Many television viewers contacted BGEA looking for spiritual help. Following are some of their comments:
- “I am lonely and in the process of trying to find myself–who I am and what my purpose is. I have lost both my faith and my hope. I cannot keep living like this. Please help me if possible.”–Viewer in Tolyaty
- “I saw your program explaining repentance, forgiveness and what it means to be born again. I want to experience this new birth and want very much to study God’s Word.”–Viewer in Kostroma
- “I was able to watch your program on TV. I am a teacher. I must admit that my life is miserable. I need God. Lately, suicidal thoughts have crossed my mind. I am only 36 years old and have a 12-year-old daughter at home. Please help.”–Viewer in Rzhev
- “My husband and I are both highly educated and well established. We buried our son last year after he overdosed.
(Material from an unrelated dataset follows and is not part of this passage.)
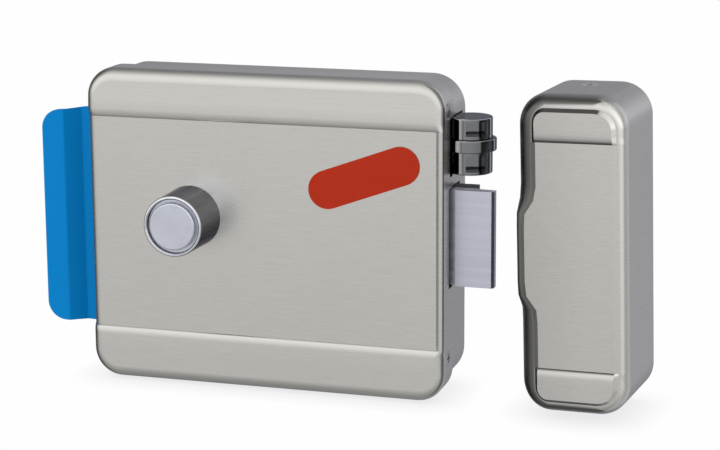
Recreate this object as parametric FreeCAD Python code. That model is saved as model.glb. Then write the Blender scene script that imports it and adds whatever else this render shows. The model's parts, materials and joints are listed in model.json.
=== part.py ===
import FreeCAD, Part
import math
import os

# Electric rim lock: lock case with bolt, cocking latch, push button and solenoid, and its strike box.
# Frame: origin at the middle of the lock's door face, +Z up, the front faces -Y, the bolt points to +X.
# All sizes in millimetres.

V = FreeCAD.Vector
FRONTWARD = V(0, -1, 0)
BACKWARD = V(0, 1, 0)
RIGHTWARD = V(1, 0, 0)
LEFTWARD = V(-1, 0, 0)
UPWARD = V(0, 0, 1)
DOWNWARD = V(0, 0, -1)

# ---- driving dimensions: case -------------------------------------------------------------
LOCK_WIDTH = 122.0
LOCK_HEIGHT = 104.7
FRONT_Y = -29.6                 # front of the two raised bands
BELT_RECESS = 0.9
BELT_TOP_Z = 36.4
BELT_BOTTOM_Z = -34.5
COVER_CORNER = 9.6
COVER_DEPTH = 12.0
COVER_SHEET = 1.2
COVER_FILLET = 3.2

CASE_WIDTH = 121.1
CASE_HEIGHT = 101.7
CASE_CORNER = 10.8
CASE_BACK_FILLET = 0.8
CASE_SHEET = 1.5
LIP_WIDTH = 119.4
LIP_HEIGHT = 100.2
LIP_CORNER = 9.8
LIP_LENGTH = 7.0

COVER_REAR_Y = FRONT_Y + COVER_DEPTH
BELT_Y = FRONT_Y + BELT_RECESS
BELT_INNER_Y = BELT_Y + COVER_SHEET
CASE_FLOOR_Y = -CASE_SHEET

MOUNT_X = 52.0
MOUNT_Z = 42.5
MOUNT_HOLE_RADIUS = 2.3

SIDE_SCREW_Y = -22.8
SIDE_SCREW_TOP_Z = 42.3
SIDE_SCREW_BOTTOM_Z = -38.5
SIDE_SCREW_HEAD = 2.6
M3_RADIUS = 1.5

# ---- driving dimensions: bolt and its guide -----------------------------------------------
BOLT_TRAVEL = 14.5
BOLT_FRONT_Y = -20.5
BOLT_BACK_Y = -9.5
BOLT_TOP_Z = 16.5
BOLT_BOTTOM_Z = -15.0
BOLT_TIP_X = 75.1
BOLT_TAIL_X = 44.0
NOSE_THICKNESS = 3.9
NOSE_START_X = 69.4
STEP_START_X = 67.8
GROOVE_LEFT_X = 58.6
GROOVE_RIGHT_X = 62.4
GROOVE_DEPTH = 1.6
WEDGE_DEPTH = 1.8
BOLT_SLOT_Y = (-22.8, -7.5)
BOLT_SLOT_Z = (-15.6, 17.1)
RUNNING_GAP = 0.1
GUIDE_SHEET = 1.5
GUIDE_SCREW_HEAD = 2.6
GUIDE_LEFT_X = 20.5
GUIDE_RIGHT_X = 56.5
GUIDE_TUBE_X = 34.0
TAIL_SHEET = 1.5
BOLT_SPRING_Y = -15.0
BOLT_SPRING_Z = (BOLT_TOP_Z + BOLT_BOTTOM_Z) / 2
SPRING_ROD_RADIUS = 2.0

# ---- driving dimensions: cocking latch ----------------------------------------------------
LATCH_TRAVEL = 9.0
DRUM_X = 65.6
DRUM_Y = -13.0
DRUM_RADIUS = 7.0
DRUM_TOP_Z = 39.4
DRUM_BOTTOM_Z = 21.2
ROLLER_RADIUS = 8.3
ROLLER_TOP_Z = 32.6
ROLLER_BOTTOM_Z = 28.5
ROLLER_PIN_RADIUS = 1.5
WINDOW_WIDTH = 6.2
WINDOW_DEPTH = 5.0
WINDOW_TURN = 27.0
UPPER_WINDOW_Z = (33.8, 38.4)
LOWER_WINDOW_Z = (22.3, 27.3)
LATCH_OPENING_Y = (-21.7, -4.3)
LATCH_OPENING_Z = (20.7, 39.7)
SHANK_Y = (-18.0, -9.0)
SHANK_Z = (23.5, 37.5)
SHANK_LEFT_X = 30.0
LATCH_GUIDE_LEFT_X = 11.0
LATCH_GUIDE_TUBE_X = 26.5
LATCH_GUIDE_RIGHT_X = 46.0
LATCH_MID_Y = (SHANK_Y[0] + SHANK_Y[1]) / 2
LATCH_MID_Z = (SHANK_Z[0] + SHANK_Z[1]) / 2

# ---- driving dimensions: push button ------------------------------------------------------
BUTTON_X = -24.8
BUTTON_Z = 4.5
BUTTON_TRAVEL = 4.0
COLLAR_RADIUS = 9.95
COLLAR_BASE_RADIUS = 10.3
COLLAR_LENGTH = 16.0
COLLAR_BORE = 8.85
COLLAR_FLOOR_Y = -31.0
COLLAR_THREAD_RADIUS = 7.0
COLLAR_TAIL_Y = -24.9
CAP_RADIUS = 7.8
CAP_SKIRT_RADIUS = 8.8
CAP_PROUD = 0.5
CAP_BACK_Y = -40.7
STEM_RADIUS = 3.0
STEM_TIP_RADIUS = 1.0
STEM_CONE_LENGTH = 4.0
STEM_TIP_Y = -19.9

# ---- driving dimensions: release slide, sear and solenoid ---------------------------------
SLIDE_FRONT_Y = -19.6
SLIDE_SHEET = 1.5
SLIDE_POSTS = ((-12.0, 4.5), (-4.5, 20.0))
SLIDE_TRAVEL = 2.0
SEAR_PIVOT_X = 6.0
SEAR_PIVOT_Z = 44.0
SEAR_PLATE_Y = (-16.0, -14.5)
SEAR_FACE_X = 4.0
SOLENOID_Y = -15.5
SOLENOID_Z = 34.0
SOLENOID_LEFT_X = -44.0
SOLENOID_RIGHT_X = -8.0
SOLENOID_HALF = 9.5
FRAME_SHEET = 2.0
ARMATURE_RADIUS = 4.5
PUSH_ROD_RADIUS = 1.5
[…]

We are both alcoholics, and I personally have tried everything to free myself from this bondage, including burning candles in churches and visiting parapsychologists. Nothing has worked. If you are able, please help us.”–Viewer in Nakhodka
Those who made decisions for Christ are receiving follow-up literature and a 12-lesson Bible study for group or individual use. Additionally, a specially produced follow-up issue of the Russian Decision magazine was sent to those who requested it. Video missions are continuing across Russia through May.